People line up to get on the bus at 'Constitucion' station in Buenos Aires, Argentina, March 31, 2016.

Commuters in Argentina's capital will see a 100 percent increase for train and bus tickets starting next month under a plan announced on Thursday as part of the new president's fiscal austerity push.

Bus tickets will go to 6 pesos ($0.41) from 3 pesos currently paid by average riders. A 2-peso basic train ticket will jump to 4 pesos ($0.27) under the plan that Transportation Minister Guillermo Dietrich said will go into effect April 8.

"It's our responsibility to run a sustainable transportation system," Dietrich said at a news conference. He said government transportation subsidies will be reduced but not eliminated, according to the new plan.

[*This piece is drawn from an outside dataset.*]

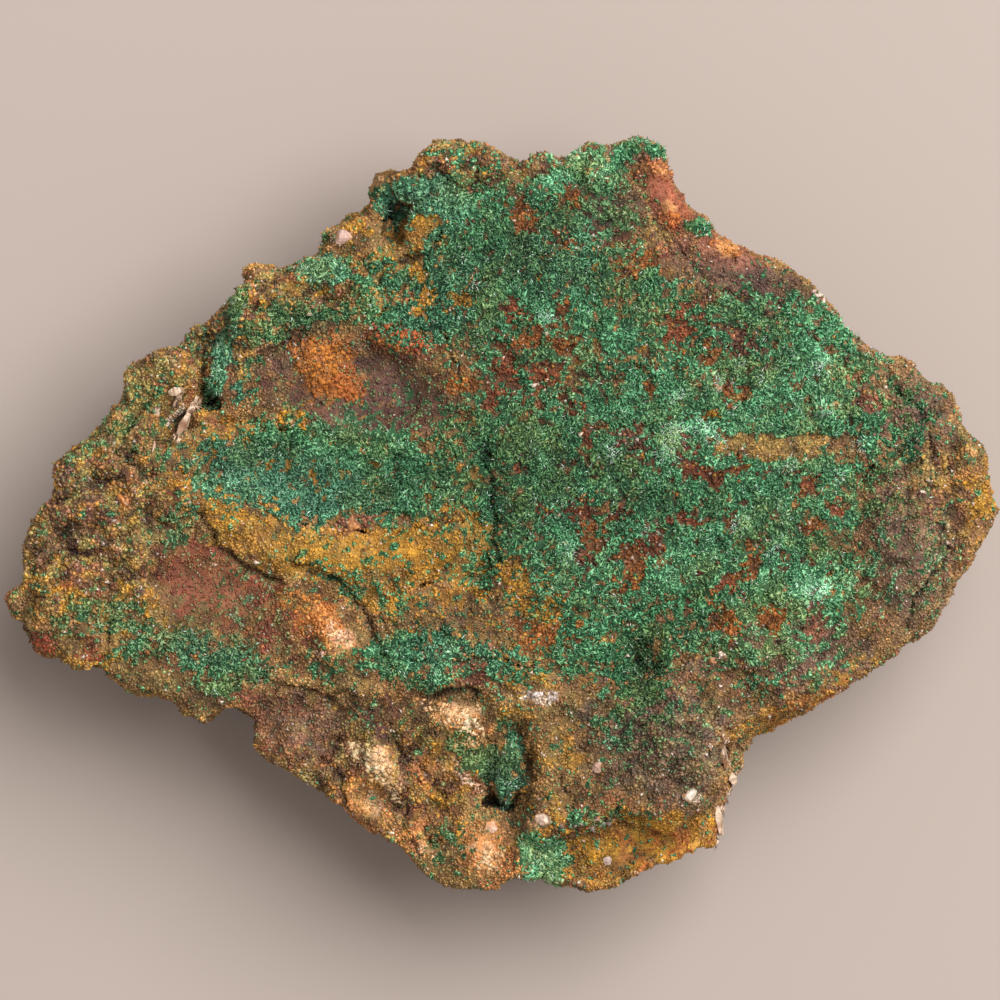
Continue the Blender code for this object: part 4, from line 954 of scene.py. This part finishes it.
def drawn_in(places):
    """Brings what stands outside the photographed outline back to it."""
    flat = places[:, :2] + FACE_SHIFT
    nearest = np.full(len(flat), np.inf)
    foot = np.zeros_like(flat)
    inside = np.zeros(len(flat), bool)
    for start, end in zip(OUTLINE, OUTLINE[1:] + OUTLINE[:1]):
        start, along = np.array(start), np.array(end) - np.array(start)
        share = np.clip((flat - start) @ along / (along @ along), 0, 1)
        point = start + share[:, None] * along
        away = np.linalg.norm(flat - point, axis=1)
        closer = away < nearest
        nearest[closer], foot[closer] = away[closer], point[closer]
        if along[1]:
            spans = (start[1] > flat[:, 1]) != (end[1] > flat[:, 1])
            crossing = start[0] + (flat[:, 1] - start[1]) / along[1] * along[0]
            inside ^= spans & (flat[:, 0] < crossing)
    outside = np.where(inside, -nearest, nearest)
    held = -EDGE_INSET - EDGE_EASE * np.logaddexp(0, (-EDGE_INSET - outside) / EDGE_EASE)
    outward = (flat - foot) / np.maximum(nearest, 1e-6)[:, None] * np.where(inside, -1, 1)[:, None]
    shift = np.where(outside > -EDGE_BAND, held - outside, 0.0)
    places[:, :2] += outward * shift[:, None]
    return places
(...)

The announcement originally was scheduled to be held in the Finance Ministry building but access was cut by a protest against public sector job cuts. Dietrich move the conference to the nearby Casa Rosada presidential office building.

President Mauricio Macri, elected in November on a free-markets platform after eight years of free-spending populism under previous leader Cristina Fernandez, is cutting subsidies and reducing the public payroll as part of his effort to gain the confidence of international investors.

Macri inherited an economy plagued by wide fiscal deficits, precarious central bank reserves and 30 percent inflation.

"No one likes to announce price increases," Dietrich said. "But ticket prices have not gone up since 2014 and we all know what the inflation rate has been during those two years."

The increase applies to the Buenos Aires capital area, bringing it more in line with ticket prices paid in other parts of the country. Special prices for low-income riders in Buenos Aires also will rise.